A few years of subpar performance happened after the moment depicted in that clip. Nik Stauskas’ play, along with the fact that people like making fun jokes at other peoples’ expense like a bunch of meanies, seemed to cement a “STAUSKAS” as perhaps the only negative all-cap-player-name-exclamation (Henceforth this will be referred to as a ACPNE. Or it won’t.). Indeed, discussion of Stauskas seemed likely to remain focused on things relating to this clip. “STAUSKAS” the exclamation could be more enduring than Stauskas the player.
But the anomaly has shifted of late. Change changes too. Nik Stauskas has now been playing well. Duncan Smith takes you through exactly how well in this piece. Over the last seven games, he is averaging 13.5 points on 53.1 percent shooting from beyond the arc. This includes a 21 point, +27 game against the Suns in which he played over 26 minutes. Those numbers are not a joke.

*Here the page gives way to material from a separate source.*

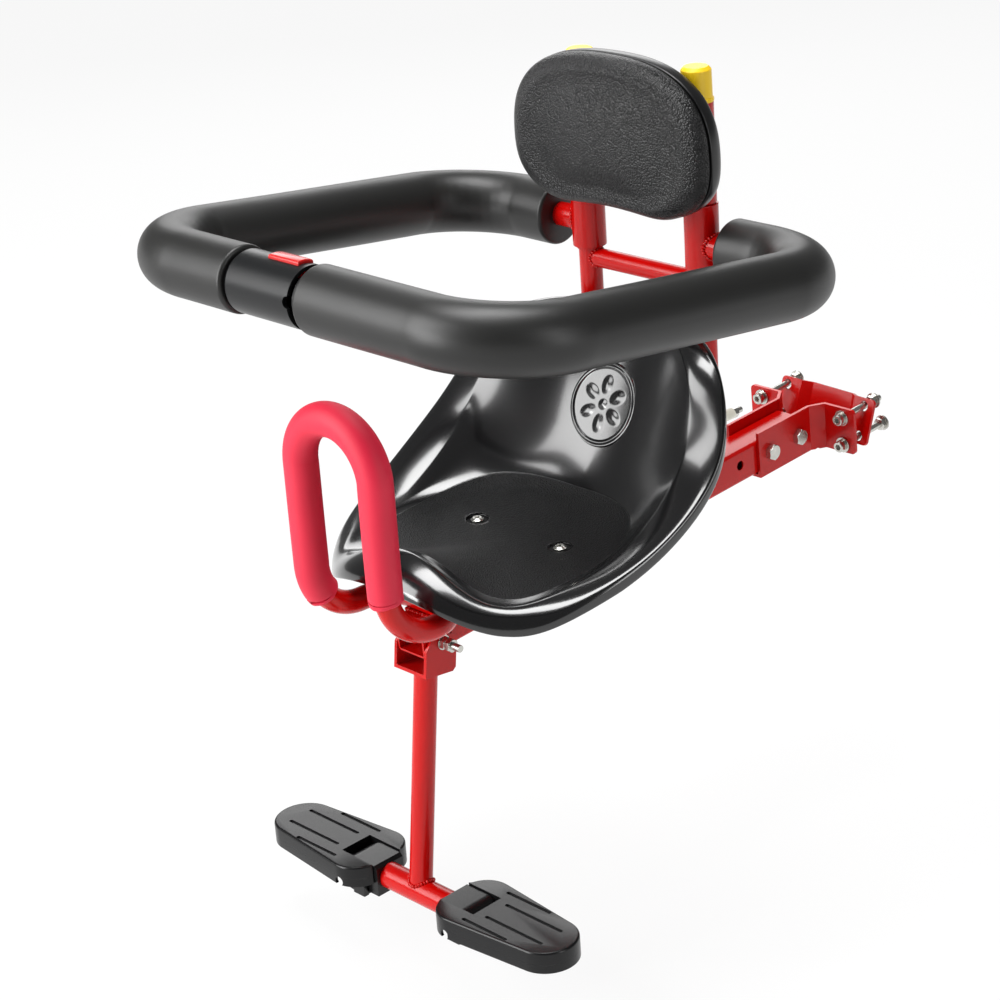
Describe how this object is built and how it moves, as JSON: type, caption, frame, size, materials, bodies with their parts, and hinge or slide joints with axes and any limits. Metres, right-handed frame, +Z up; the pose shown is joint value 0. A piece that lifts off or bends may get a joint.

And now maybe his name isn’t either. Over the past 24 hours on Twitter, there have only been two mentions of “STAUSKAS” in a tongue in a cheeky “let’s all laugh at the Canadian” way. That is a strong departure from the estimated 645 per day every day the two years prior. No, I don’t have the exact numbers in front of me. Instead, there is reasoned discussion of whether or not Stauskas should start. There is positive discussion of his shot form. Vivek’s insistence and Pete D’Alessandro’s face of pain are nowhere near the discourse.
Language change is still impossible to predict, and seven games is a small sample size. Whether or not “STAUSKAS” will come to mean something new is not a call I’m prepared to make. But the change is happening.